Rows from a dataset:
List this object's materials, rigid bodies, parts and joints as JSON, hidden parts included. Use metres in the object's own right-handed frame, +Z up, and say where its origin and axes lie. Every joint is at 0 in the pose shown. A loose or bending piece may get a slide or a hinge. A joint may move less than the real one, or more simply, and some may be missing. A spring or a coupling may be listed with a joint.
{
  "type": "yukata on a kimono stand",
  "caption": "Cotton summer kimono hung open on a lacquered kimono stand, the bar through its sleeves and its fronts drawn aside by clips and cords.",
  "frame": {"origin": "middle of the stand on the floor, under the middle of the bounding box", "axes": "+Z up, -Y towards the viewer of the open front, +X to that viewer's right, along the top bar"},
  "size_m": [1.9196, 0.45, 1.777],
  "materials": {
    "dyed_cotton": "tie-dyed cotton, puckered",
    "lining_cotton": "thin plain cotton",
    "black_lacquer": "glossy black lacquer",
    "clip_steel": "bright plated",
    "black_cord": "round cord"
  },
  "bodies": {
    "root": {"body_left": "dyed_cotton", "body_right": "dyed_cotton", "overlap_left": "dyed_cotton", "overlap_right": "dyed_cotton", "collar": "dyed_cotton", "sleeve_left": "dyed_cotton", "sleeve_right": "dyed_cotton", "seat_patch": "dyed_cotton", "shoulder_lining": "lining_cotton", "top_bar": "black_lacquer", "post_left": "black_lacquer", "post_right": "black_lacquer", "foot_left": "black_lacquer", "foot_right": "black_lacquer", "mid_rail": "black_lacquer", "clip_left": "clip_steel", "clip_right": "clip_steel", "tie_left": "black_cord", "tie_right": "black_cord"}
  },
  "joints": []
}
--
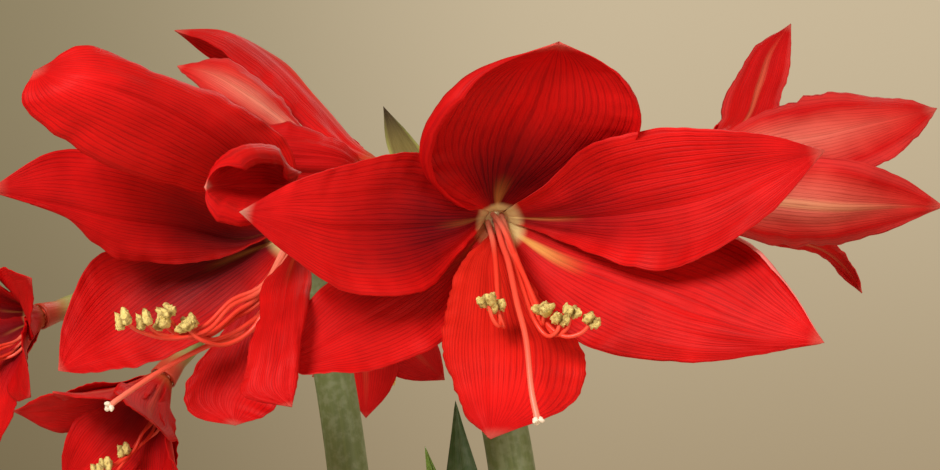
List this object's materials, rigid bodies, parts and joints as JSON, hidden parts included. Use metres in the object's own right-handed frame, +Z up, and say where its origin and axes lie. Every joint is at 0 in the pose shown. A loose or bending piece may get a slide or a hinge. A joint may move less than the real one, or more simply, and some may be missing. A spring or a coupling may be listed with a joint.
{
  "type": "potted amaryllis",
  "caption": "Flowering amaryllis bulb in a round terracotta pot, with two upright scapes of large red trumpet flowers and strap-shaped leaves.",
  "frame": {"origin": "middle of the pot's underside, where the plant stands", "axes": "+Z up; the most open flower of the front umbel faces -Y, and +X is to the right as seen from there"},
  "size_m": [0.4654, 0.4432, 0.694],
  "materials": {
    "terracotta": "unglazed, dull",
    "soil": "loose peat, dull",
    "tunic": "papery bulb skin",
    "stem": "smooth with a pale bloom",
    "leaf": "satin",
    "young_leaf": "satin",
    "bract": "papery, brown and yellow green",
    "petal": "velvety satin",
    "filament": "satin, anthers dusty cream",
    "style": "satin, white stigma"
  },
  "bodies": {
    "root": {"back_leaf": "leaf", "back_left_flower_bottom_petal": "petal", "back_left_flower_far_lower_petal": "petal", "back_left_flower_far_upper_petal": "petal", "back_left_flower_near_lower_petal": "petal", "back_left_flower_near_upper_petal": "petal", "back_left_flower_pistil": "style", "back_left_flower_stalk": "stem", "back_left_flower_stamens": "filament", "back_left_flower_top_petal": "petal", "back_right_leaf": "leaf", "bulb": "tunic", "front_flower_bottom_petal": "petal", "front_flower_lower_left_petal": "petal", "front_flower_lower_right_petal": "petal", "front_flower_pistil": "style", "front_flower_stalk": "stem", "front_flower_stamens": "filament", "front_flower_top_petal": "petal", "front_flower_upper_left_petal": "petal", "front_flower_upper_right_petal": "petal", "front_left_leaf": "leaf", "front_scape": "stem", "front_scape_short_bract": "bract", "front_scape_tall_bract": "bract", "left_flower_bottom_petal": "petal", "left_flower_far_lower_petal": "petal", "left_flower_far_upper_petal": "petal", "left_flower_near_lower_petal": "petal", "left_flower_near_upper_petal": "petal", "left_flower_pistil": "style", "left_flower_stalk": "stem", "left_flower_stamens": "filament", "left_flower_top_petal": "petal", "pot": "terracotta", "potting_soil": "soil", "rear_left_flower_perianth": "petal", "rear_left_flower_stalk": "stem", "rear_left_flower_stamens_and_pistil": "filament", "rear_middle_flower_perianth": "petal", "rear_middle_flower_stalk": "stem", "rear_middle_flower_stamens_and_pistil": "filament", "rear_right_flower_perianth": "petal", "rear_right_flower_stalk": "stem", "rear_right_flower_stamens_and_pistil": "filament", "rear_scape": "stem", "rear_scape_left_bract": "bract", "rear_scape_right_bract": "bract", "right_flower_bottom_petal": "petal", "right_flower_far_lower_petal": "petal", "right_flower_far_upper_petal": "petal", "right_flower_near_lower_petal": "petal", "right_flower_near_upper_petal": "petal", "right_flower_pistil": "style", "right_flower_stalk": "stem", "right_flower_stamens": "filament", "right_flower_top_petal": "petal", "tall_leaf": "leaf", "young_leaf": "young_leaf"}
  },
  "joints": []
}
...
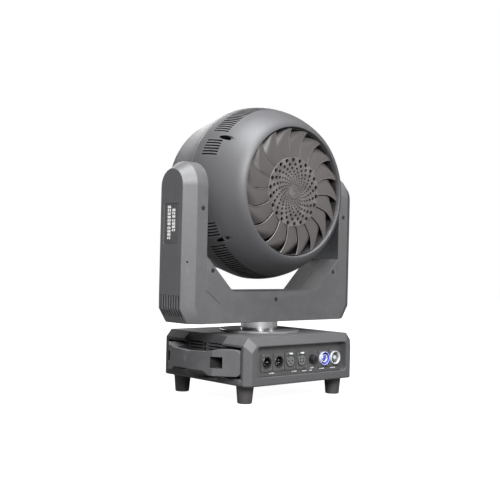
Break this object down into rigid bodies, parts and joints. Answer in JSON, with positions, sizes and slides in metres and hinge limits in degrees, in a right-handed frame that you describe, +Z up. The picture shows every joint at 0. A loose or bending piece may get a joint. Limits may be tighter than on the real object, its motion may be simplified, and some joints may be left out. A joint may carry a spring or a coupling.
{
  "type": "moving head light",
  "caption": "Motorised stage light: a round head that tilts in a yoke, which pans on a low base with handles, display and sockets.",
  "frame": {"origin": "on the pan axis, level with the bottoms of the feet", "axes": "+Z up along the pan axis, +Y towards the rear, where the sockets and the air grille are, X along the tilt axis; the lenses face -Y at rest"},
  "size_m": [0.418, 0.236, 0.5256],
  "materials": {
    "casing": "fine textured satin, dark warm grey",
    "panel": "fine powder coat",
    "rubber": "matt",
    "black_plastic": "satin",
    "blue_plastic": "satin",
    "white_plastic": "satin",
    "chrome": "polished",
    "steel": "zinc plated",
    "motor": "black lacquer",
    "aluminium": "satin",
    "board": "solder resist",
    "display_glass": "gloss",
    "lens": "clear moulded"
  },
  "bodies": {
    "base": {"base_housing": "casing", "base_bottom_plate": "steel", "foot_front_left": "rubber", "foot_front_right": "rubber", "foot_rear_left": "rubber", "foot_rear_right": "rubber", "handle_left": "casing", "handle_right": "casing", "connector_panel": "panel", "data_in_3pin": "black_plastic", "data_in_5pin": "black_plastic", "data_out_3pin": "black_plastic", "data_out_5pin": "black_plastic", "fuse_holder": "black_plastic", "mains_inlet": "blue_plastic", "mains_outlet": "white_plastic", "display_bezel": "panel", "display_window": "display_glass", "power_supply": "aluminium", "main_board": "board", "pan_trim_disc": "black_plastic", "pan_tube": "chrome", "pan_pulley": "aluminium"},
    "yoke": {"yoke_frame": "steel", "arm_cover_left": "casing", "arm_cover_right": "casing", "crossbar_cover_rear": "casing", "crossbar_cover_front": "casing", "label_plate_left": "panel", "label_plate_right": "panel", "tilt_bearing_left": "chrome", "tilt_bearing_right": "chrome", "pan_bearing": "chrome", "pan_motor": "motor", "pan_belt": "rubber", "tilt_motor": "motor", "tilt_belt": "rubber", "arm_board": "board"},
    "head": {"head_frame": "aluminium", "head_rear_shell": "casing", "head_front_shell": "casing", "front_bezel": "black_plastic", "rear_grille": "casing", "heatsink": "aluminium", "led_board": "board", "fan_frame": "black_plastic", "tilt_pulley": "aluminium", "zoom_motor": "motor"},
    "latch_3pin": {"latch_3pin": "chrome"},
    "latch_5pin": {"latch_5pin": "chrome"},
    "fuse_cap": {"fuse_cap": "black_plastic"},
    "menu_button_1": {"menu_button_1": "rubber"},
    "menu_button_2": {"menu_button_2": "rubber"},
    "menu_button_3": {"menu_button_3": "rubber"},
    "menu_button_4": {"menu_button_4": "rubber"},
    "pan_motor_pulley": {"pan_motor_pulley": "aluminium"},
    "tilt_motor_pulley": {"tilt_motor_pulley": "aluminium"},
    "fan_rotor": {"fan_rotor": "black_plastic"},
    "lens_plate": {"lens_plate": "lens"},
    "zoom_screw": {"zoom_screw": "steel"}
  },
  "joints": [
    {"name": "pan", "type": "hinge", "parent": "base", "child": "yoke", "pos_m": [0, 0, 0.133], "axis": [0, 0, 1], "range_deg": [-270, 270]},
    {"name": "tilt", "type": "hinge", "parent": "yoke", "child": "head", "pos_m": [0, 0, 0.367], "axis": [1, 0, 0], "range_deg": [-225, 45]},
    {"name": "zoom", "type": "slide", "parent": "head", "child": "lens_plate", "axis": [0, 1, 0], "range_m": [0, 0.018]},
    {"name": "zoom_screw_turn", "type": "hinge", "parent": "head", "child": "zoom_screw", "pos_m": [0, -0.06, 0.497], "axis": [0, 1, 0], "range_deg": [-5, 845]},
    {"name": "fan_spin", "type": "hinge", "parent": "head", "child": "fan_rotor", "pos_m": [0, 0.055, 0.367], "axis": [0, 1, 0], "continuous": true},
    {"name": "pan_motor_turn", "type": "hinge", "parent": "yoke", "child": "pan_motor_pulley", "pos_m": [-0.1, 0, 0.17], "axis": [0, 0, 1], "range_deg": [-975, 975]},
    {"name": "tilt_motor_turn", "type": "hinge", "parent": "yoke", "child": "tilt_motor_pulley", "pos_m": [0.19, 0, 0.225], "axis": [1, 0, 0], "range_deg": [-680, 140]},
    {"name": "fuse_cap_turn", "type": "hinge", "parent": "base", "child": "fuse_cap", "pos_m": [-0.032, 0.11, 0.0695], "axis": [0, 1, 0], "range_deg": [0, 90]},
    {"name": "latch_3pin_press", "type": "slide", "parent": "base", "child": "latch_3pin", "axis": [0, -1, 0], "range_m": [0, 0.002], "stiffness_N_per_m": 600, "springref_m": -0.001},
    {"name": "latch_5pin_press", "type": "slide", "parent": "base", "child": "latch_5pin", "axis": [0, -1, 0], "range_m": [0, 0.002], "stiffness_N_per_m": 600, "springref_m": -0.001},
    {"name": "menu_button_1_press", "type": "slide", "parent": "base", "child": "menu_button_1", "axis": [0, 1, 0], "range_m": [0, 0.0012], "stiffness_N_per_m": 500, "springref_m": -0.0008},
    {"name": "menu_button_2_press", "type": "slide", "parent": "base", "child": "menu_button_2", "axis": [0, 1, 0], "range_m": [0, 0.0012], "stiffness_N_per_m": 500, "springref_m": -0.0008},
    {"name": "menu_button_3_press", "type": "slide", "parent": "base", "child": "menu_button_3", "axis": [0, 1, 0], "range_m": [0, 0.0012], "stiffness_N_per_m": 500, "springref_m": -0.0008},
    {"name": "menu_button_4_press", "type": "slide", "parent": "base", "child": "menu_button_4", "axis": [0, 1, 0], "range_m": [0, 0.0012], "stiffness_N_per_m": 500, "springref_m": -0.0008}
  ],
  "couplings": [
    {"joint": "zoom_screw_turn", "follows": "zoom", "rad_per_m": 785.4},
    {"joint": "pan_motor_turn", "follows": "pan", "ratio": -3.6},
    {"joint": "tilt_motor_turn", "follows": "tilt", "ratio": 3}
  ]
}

What is required:
Look through the listing above and count the lines where the string "that" appears. Report the number only.

Result of the task:
3